CAD and scene scripts:
---*---
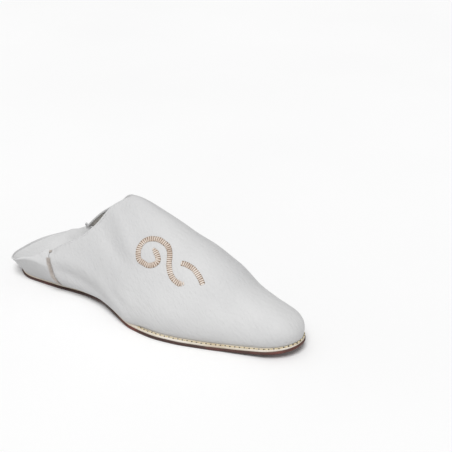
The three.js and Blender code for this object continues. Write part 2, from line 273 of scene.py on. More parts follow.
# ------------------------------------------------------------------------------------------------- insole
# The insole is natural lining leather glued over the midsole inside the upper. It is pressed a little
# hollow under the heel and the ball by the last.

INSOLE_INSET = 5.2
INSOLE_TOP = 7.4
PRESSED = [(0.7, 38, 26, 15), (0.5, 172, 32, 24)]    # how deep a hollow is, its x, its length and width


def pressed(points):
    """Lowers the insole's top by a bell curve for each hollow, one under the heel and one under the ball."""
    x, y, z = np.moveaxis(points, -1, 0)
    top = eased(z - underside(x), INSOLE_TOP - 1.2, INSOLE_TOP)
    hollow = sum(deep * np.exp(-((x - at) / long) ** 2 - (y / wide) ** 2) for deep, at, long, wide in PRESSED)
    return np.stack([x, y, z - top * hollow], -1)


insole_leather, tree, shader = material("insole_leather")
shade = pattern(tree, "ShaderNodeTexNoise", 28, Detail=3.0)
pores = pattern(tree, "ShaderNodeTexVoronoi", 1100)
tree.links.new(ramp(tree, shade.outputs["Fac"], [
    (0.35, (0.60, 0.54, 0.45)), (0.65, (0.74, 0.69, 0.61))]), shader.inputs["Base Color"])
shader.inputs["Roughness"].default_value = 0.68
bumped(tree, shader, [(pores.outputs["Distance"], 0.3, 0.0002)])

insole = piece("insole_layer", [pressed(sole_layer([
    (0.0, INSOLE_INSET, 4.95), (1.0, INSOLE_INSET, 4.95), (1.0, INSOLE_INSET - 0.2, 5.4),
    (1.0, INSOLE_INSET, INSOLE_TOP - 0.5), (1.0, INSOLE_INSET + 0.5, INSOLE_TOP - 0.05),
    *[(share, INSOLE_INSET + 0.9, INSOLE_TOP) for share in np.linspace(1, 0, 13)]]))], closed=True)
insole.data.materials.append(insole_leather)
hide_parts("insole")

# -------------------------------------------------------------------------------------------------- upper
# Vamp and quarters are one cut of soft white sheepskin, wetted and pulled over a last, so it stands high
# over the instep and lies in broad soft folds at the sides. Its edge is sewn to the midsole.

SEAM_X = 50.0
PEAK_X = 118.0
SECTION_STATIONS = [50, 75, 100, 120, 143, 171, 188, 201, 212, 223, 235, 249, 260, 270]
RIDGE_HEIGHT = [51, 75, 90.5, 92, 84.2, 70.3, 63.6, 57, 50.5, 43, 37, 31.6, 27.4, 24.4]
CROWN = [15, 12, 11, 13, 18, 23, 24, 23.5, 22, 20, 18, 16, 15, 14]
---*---
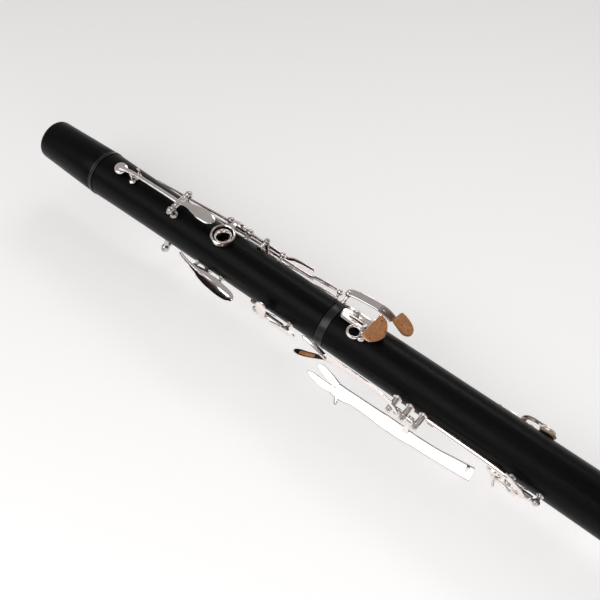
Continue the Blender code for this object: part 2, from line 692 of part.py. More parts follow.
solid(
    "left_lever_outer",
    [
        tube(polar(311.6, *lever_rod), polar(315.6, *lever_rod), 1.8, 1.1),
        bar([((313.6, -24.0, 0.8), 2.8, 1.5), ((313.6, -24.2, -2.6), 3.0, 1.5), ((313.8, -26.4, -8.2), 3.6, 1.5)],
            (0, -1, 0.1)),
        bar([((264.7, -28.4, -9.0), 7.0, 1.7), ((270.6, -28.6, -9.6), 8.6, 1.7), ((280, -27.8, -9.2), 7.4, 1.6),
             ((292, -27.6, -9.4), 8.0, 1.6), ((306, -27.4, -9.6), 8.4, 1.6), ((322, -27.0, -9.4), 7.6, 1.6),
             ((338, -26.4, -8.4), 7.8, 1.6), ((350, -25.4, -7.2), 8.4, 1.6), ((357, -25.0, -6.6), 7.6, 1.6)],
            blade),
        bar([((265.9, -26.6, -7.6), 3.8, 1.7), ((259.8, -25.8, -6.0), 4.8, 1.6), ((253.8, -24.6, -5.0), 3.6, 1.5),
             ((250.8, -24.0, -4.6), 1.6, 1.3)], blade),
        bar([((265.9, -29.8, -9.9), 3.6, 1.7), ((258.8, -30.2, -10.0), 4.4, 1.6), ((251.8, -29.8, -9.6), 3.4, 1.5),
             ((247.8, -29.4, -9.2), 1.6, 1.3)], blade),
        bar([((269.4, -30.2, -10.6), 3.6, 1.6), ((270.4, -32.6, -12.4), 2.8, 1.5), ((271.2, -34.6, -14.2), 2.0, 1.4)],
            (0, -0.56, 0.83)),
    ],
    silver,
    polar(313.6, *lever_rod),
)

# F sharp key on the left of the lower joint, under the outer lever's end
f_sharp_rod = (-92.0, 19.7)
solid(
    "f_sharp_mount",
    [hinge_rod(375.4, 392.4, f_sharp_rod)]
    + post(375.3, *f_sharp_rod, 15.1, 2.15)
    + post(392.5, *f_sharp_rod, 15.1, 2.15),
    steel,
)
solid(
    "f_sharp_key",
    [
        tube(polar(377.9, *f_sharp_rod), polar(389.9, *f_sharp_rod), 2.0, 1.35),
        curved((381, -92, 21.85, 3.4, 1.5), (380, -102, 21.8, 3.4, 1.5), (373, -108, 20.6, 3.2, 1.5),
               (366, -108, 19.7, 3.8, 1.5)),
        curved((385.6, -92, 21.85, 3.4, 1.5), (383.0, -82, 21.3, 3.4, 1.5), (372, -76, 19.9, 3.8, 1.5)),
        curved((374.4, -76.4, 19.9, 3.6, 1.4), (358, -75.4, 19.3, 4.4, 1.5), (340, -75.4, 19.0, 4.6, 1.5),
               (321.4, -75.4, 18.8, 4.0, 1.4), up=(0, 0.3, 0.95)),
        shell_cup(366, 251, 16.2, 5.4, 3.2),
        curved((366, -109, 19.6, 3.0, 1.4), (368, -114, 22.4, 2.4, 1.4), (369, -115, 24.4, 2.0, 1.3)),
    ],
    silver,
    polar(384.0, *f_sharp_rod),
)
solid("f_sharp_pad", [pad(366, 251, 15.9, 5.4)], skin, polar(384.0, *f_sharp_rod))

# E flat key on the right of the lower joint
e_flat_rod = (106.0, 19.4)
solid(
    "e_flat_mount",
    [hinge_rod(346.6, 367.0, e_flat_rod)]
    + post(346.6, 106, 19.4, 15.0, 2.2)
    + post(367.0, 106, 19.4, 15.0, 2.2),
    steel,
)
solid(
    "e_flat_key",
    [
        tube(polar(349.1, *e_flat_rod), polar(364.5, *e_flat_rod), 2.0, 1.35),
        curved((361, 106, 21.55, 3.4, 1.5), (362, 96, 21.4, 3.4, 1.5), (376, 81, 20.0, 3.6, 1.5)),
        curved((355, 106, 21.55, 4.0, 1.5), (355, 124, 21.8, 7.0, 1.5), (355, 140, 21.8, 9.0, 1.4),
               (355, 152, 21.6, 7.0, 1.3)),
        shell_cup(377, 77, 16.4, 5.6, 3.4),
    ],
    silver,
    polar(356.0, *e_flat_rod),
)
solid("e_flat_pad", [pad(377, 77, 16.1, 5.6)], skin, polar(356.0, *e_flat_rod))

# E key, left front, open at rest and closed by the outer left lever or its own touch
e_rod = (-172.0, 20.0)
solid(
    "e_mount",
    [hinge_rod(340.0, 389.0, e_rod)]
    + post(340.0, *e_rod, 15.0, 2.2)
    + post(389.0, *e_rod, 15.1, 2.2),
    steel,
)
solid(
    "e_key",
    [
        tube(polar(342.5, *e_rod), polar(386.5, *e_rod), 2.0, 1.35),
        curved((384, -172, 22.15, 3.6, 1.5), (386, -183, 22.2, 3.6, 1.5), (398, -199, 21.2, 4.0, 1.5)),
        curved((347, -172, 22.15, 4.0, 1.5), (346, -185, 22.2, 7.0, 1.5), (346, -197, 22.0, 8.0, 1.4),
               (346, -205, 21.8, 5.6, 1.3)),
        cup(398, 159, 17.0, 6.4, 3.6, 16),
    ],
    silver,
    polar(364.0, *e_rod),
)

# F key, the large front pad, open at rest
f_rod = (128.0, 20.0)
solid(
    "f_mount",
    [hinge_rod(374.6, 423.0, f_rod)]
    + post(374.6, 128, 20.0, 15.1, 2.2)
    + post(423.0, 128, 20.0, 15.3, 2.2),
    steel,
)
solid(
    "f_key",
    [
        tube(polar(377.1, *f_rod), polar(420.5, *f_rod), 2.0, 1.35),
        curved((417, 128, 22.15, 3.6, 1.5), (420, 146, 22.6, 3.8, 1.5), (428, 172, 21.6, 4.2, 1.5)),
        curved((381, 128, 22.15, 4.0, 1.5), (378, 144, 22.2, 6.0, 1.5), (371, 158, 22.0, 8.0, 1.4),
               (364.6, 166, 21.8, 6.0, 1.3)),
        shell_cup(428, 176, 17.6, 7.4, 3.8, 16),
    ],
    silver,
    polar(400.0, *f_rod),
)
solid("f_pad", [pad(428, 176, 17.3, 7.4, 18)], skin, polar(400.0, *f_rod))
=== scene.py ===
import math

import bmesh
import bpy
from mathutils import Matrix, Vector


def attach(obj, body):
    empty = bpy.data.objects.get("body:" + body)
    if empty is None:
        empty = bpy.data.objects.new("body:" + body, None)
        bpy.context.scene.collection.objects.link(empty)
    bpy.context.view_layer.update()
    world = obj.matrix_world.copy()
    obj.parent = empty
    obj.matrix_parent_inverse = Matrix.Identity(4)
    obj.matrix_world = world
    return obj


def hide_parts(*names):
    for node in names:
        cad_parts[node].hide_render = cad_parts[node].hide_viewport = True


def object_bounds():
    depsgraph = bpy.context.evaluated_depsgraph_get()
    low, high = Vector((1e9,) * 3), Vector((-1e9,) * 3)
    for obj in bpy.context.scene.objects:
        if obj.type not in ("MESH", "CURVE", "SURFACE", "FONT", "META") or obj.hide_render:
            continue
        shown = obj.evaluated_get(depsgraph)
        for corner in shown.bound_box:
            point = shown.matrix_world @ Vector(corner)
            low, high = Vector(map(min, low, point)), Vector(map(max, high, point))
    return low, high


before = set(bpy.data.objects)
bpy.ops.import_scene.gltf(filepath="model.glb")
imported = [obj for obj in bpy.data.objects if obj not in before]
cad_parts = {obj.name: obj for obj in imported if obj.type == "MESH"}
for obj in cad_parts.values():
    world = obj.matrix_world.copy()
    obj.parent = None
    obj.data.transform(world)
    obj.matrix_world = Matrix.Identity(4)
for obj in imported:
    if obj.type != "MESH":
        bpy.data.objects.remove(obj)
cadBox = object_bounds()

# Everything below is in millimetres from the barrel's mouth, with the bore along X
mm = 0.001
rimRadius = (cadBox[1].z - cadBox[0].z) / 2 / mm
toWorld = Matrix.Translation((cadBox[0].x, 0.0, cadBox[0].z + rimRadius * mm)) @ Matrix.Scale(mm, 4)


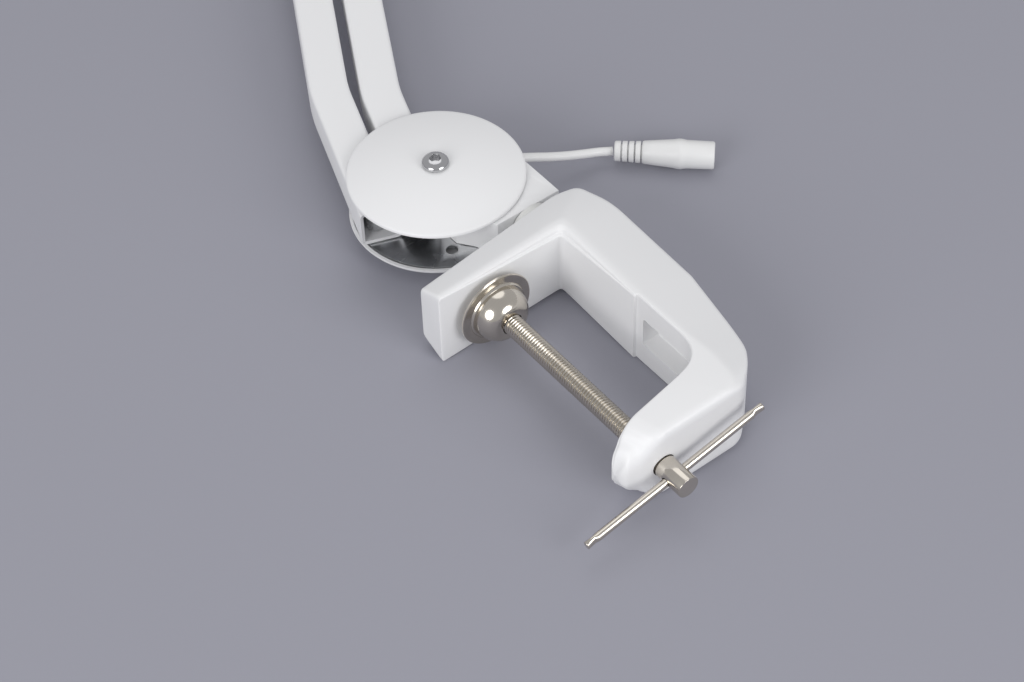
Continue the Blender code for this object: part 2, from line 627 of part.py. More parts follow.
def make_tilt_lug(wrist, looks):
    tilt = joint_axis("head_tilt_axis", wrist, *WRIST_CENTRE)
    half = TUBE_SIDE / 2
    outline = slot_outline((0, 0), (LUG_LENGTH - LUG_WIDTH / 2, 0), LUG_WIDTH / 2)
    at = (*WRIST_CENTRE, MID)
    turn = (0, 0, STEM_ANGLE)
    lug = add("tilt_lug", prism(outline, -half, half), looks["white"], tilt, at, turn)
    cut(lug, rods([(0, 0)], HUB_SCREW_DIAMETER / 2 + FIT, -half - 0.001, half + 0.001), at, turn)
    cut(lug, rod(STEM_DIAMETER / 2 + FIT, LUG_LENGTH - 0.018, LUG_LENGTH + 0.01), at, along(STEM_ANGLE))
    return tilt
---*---
### Exercise directions
Exactly and only the lines from the line with "return low, high" to the line with "return tilt", both included, are to be printed.

### Correct answer
    return low, high


before = set(bpy.data.objects)
bpy.ops.import_scene.gltf(filepath="model.glb")
imported = [obj for obj in bpy.data.objects if obj not in before]
cad_parts = {obj.name: obj for obj in imported if obj.type == "MESH"}
for obj in cad_parts.values():
    world = obj.matrix_world.copy()
    obj.parent = None
    obj.data.transform(world)
    obj.matrix_world = Matrix.Identity(4)
for obj in imported:
    if obj.type != "MESH":
        bpy.data.objects.remove(obj)
cadBox = object_bounds()

# Everything below is in millimetres from the barrel's mouth, with the bore along X
mm = 0.001
rimRadius = (cadBox[1].z - cadBox[0].z) / 2 / mm
toWorld = Matrix.Translation((cadBox[0].x, 0.0, cadBox[0].z + rimRadius * mm)) @ Matrix.Scale(mm, 4)


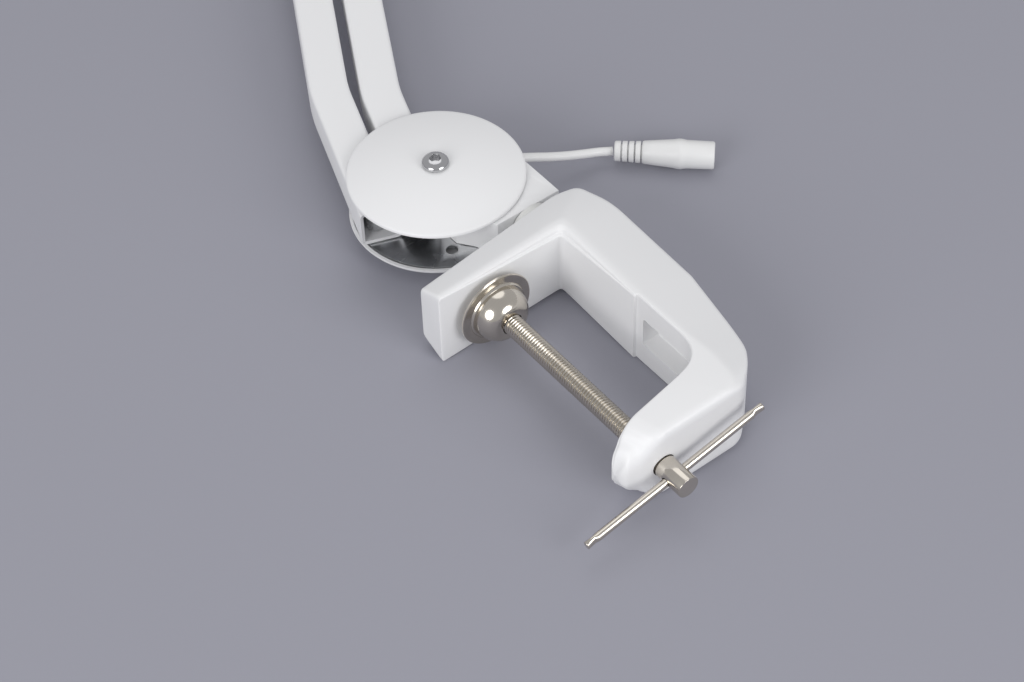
Continue the Blender code for this object: part 2, from line 627 of part.py. More parts follow.
def make_tilt_lug(wrist, looks):
    tilt = joint_axis("head_tilt_axis", wrist, *WRIST_CENTRE)
    half = TUBE_SIDE / 2
    outline = slot_outline((0, 0), (LUG_LENGTH - LUG_WIDTH / 2, 0), LUG_WIDTH / 2)
    at = (*WRIST_CENTRE, MID)
    turn = (0, 0, STEM_ANGLE)
    lug = add("tilt_lug", prism(outline, -half, half), looks["white"], tilt, at, turn)
    cut(lug, rods([(0, 0)], HUB_SCREW_DIAMETER / 2 + FIT, -half - 0.001, half + 0.001), at, turn)
    cut(lug, rod(STEM_DIAMETER / 2 + FIT, LUG_LENGTH - 0.018, LUG_LENGTH + 0.01), at, along(STEM_ANGLE))
    return tilt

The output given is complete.